-- BEGIN Available records --

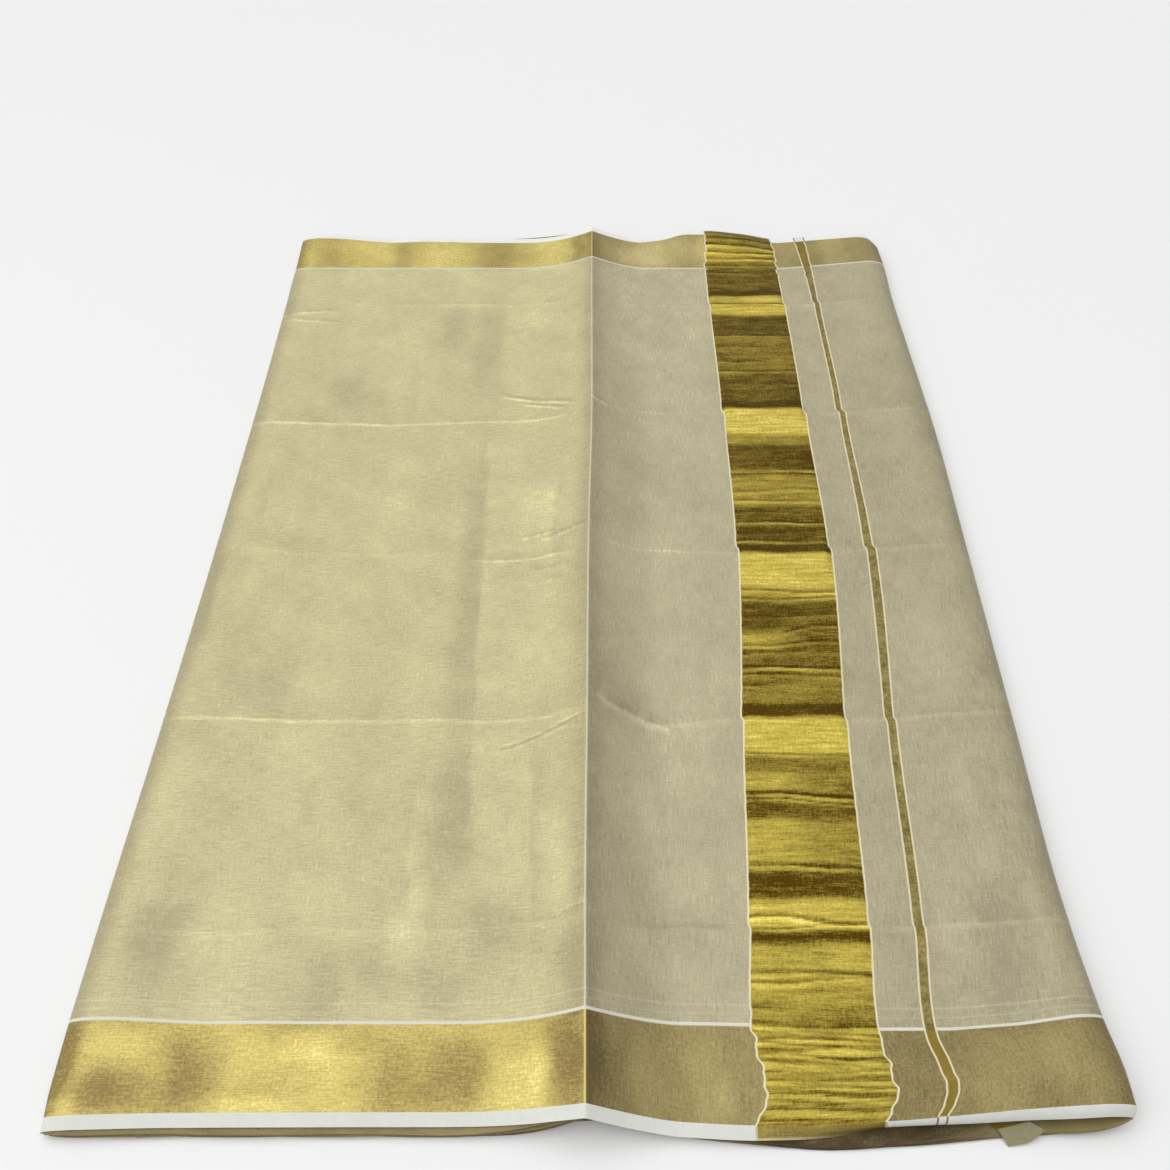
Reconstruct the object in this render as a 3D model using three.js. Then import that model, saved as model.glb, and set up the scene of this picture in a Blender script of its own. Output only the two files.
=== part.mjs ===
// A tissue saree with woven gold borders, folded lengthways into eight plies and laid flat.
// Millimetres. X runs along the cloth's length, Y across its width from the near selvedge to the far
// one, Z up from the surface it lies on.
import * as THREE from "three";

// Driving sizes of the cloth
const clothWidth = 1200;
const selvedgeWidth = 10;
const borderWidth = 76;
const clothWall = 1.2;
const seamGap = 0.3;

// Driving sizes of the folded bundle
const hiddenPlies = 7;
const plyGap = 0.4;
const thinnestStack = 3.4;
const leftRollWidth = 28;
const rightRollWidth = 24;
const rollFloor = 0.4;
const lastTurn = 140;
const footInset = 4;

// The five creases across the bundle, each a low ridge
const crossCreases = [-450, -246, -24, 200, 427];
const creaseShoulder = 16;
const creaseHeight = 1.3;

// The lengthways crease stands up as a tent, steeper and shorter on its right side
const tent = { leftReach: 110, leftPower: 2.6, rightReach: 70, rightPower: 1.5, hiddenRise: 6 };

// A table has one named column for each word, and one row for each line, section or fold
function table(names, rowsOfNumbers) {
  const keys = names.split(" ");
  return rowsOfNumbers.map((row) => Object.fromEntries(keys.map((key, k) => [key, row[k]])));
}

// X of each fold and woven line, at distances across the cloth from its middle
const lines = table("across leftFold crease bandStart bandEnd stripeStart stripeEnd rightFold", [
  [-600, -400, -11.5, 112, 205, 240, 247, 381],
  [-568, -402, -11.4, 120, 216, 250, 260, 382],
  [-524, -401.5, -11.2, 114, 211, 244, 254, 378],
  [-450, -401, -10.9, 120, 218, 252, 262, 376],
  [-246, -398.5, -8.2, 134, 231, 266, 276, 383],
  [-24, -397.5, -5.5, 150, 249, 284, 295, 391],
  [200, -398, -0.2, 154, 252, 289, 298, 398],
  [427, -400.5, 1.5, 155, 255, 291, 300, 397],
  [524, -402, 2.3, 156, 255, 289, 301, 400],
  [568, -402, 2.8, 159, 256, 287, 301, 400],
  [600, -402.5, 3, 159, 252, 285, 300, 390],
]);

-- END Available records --
-- BEGIN Available records --

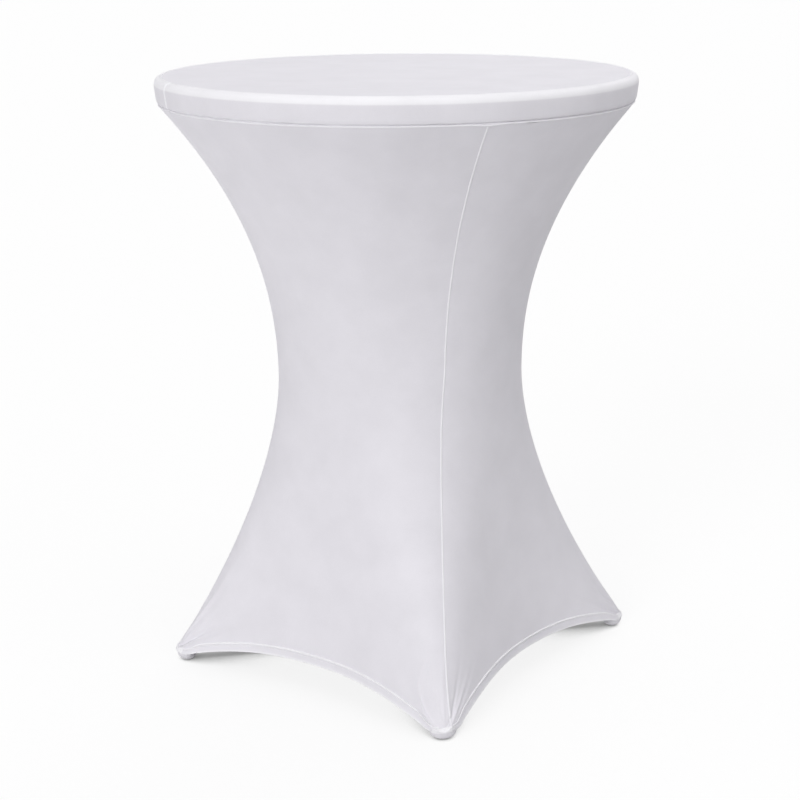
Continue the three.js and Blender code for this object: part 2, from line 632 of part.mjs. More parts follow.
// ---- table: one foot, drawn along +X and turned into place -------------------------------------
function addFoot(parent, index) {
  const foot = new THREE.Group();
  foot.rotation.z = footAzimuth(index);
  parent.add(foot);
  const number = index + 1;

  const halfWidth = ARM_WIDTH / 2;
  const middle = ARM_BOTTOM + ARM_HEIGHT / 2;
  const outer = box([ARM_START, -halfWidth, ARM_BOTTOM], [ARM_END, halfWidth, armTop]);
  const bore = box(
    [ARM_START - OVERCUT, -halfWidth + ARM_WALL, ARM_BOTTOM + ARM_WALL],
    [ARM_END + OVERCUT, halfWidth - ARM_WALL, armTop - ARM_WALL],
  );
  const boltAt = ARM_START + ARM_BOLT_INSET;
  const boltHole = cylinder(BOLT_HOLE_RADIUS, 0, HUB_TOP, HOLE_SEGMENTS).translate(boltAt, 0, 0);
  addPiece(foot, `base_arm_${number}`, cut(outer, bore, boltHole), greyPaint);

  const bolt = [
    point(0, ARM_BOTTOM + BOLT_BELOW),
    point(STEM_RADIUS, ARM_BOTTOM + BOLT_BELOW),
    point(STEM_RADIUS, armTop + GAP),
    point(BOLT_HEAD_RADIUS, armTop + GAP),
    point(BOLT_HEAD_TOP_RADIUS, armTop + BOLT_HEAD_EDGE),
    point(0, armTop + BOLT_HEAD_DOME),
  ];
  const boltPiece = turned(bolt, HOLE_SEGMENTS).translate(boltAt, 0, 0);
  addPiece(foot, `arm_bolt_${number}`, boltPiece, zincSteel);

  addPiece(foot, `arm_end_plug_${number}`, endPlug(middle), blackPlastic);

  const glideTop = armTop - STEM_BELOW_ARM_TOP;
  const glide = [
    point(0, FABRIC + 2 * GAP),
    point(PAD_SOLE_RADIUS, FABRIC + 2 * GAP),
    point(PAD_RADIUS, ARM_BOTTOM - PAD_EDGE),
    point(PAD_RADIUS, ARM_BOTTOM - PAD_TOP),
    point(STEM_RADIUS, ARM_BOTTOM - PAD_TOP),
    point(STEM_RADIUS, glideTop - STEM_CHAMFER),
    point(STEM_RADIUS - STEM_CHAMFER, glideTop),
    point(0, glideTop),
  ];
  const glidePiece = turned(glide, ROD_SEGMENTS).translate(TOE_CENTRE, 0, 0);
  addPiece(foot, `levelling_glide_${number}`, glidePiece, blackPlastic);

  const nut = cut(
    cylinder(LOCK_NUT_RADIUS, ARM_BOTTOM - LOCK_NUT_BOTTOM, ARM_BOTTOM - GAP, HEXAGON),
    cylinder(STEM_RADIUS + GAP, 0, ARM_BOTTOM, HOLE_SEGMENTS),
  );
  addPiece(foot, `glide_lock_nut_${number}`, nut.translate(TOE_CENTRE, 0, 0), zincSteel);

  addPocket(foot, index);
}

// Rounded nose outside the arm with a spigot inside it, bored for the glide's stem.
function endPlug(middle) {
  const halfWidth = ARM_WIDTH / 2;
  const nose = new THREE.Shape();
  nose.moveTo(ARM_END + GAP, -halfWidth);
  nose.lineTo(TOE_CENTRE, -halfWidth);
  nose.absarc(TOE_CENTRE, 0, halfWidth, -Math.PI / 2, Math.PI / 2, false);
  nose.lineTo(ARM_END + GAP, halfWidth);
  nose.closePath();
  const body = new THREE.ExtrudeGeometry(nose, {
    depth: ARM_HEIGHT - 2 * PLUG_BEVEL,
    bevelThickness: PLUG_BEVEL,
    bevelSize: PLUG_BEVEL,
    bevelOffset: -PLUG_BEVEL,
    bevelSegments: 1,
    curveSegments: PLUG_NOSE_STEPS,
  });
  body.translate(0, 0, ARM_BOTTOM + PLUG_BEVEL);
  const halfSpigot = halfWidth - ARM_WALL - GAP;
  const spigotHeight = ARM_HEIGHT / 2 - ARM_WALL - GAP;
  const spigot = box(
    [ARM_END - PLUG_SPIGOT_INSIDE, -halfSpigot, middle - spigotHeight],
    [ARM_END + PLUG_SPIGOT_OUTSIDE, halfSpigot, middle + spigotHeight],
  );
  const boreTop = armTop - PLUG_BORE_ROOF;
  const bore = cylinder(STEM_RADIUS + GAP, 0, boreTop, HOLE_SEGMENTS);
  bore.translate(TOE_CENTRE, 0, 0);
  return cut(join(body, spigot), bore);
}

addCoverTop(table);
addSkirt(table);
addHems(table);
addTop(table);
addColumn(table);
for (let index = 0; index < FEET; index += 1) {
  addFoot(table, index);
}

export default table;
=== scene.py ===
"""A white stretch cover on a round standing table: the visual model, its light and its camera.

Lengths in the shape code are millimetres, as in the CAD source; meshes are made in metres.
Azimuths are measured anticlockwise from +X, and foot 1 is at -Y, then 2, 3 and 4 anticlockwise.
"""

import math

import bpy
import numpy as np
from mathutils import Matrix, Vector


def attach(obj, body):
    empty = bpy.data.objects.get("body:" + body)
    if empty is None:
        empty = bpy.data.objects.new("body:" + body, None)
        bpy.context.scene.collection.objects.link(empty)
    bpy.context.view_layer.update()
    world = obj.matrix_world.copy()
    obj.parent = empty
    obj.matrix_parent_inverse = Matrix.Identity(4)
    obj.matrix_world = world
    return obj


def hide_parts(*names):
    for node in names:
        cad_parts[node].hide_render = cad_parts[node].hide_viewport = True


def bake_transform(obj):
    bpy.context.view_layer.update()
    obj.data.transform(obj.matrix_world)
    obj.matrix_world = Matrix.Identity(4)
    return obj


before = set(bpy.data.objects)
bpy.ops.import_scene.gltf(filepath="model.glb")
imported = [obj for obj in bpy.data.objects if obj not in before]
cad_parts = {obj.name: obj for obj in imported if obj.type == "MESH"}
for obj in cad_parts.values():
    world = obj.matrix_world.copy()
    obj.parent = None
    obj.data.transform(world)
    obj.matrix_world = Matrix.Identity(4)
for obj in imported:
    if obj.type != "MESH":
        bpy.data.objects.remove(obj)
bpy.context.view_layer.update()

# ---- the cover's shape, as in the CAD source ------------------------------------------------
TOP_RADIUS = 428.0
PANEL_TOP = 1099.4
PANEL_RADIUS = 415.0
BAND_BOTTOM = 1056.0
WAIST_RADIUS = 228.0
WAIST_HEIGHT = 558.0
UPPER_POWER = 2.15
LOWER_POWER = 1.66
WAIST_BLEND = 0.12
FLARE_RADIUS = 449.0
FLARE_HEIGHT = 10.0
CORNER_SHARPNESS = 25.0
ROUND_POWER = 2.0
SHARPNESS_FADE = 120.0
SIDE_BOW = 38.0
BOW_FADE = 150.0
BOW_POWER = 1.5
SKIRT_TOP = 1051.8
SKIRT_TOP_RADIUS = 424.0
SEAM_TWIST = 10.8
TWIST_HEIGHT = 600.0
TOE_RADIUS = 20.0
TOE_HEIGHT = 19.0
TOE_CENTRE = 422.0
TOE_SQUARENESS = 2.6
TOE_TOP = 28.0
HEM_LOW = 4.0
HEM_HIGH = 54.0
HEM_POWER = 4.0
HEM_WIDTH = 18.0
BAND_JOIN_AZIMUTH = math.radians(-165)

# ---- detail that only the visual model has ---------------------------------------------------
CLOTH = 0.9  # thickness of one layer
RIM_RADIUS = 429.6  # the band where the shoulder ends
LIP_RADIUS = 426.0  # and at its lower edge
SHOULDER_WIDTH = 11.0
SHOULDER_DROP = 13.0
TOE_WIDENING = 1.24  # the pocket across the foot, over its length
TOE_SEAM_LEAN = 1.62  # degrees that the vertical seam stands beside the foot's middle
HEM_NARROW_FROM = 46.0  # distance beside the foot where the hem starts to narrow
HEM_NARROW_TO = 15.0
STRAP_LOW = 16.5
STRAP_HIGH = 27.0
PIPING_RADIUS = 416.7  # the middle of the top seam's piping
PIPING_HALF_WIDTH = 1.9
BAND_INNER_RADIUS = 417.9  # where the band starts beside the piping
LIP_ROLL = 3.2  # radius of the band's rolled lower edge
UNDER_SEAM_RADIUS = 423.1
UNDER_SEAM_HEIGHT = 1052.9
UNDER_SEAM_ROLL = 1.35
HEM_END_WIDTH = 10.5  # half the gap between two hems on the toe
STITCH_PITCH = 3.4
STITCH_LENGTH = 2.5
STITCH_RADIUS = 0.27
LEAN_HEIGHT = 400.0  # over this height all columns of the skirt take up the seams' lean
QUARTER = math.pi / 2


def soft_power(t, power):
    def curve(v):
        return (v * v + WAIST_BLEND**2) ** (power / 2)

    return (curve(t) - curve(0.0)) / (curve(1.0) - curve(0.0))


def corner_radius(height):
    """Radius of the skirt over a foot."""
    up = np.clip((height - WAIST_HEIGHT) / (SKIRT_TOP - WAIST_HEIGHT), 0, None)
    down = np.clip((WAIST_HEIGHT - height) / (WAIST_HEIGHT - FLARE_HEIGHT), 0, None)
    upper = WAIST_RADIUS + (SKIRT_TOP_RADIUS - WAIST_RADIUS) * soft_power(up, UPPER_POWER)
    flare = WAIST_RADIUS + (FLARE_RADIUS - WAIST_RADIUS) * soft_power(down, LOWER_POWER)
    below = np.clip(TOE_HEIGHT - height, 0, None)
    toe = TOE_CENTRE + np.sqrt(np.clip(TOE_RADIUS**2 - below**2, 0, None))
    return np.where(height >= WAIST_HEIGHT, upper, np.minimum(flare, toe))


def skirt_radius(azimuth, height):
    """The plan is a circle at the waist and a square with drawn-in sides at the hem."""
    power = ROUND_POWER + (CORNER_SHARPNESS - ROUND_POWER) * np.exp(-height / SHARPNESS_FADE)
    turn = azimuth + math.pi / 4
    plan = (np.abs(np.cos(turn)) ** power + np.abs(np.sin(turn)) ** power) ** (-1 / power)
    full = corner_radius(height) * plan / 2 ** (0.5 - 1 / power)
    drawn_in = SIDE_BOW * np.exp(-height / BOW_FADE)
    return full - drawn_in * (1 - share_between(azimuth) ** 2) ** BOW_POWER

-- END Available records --

> Written exercise
Look back at the entries above. Retype the line with "addCoverTop(table);", the line with "bpy.data.objects.remove(obj)", and all lines in between.

> Solution below
addCoverTop(table);
addSkirt(table);
addHems(table);
addTop(table);
addColumn(table);
for (let index = 0; index < FEET; index += 1) {
  addFoot(table, index);
}

export default table;
=== scene.py ===
"""A white stretch cover on a round standing table: the visual model, its light and its camera.

Lengths in the shape code are millimetres, as in the CAD source; meshes are made in metres.
Azimuths are measured anticlockwise from +X, and foot 1 is at -Y, then 2, 3 and 4 anticlockwise.
"""

import math

import bpy
import numpy as np
from mathutils import Matrix, Vector


def attach(obj, body):
    empty = bpy.data.objects.get("body:" + body)
    if empty is None:
        empty = bpy.data.objects.new("body:" + body, None)
        bpy.context.scene.collection.objects.link(empty)
    bpy.context.view_layer.update()
    world = obj.matrix_world.copy()
    obj.parent = empty
    obj.matrix_parent_inverse = Matrix.Identity(4)
    obj.matrix_world = world
    return obj


def hide_parts(*names):
    for node in names:
        cad_parts[node].hide_render = cad_parts[node].hide_viewport = True


def bake_transform(obj):
    bpy.context.view_layer.update()
    obj.data.transform(obj.matrix_world)
    obj.matrix_world = Matrix.Identity(4)
    return obj


before = set(bpy.data.objects)
bpy.ops.import_scene.gltf(filepath="model.glb")
imported = [obj for obj in bpy.data.objects if obj not in before]
cad_parts = {obj.name: obj for obj in imported if obj.type == "MESH"}
for obj in cad_parts.values():
    world = obj.matrix_world.copy()
    obj.parent = None
    obj.data.transform(world)
    obj.matrix_world = Matrix.Identity(4)
for obj in imported:
    if obj.type != "MESH":
        bpy.data.objects.remove(obj)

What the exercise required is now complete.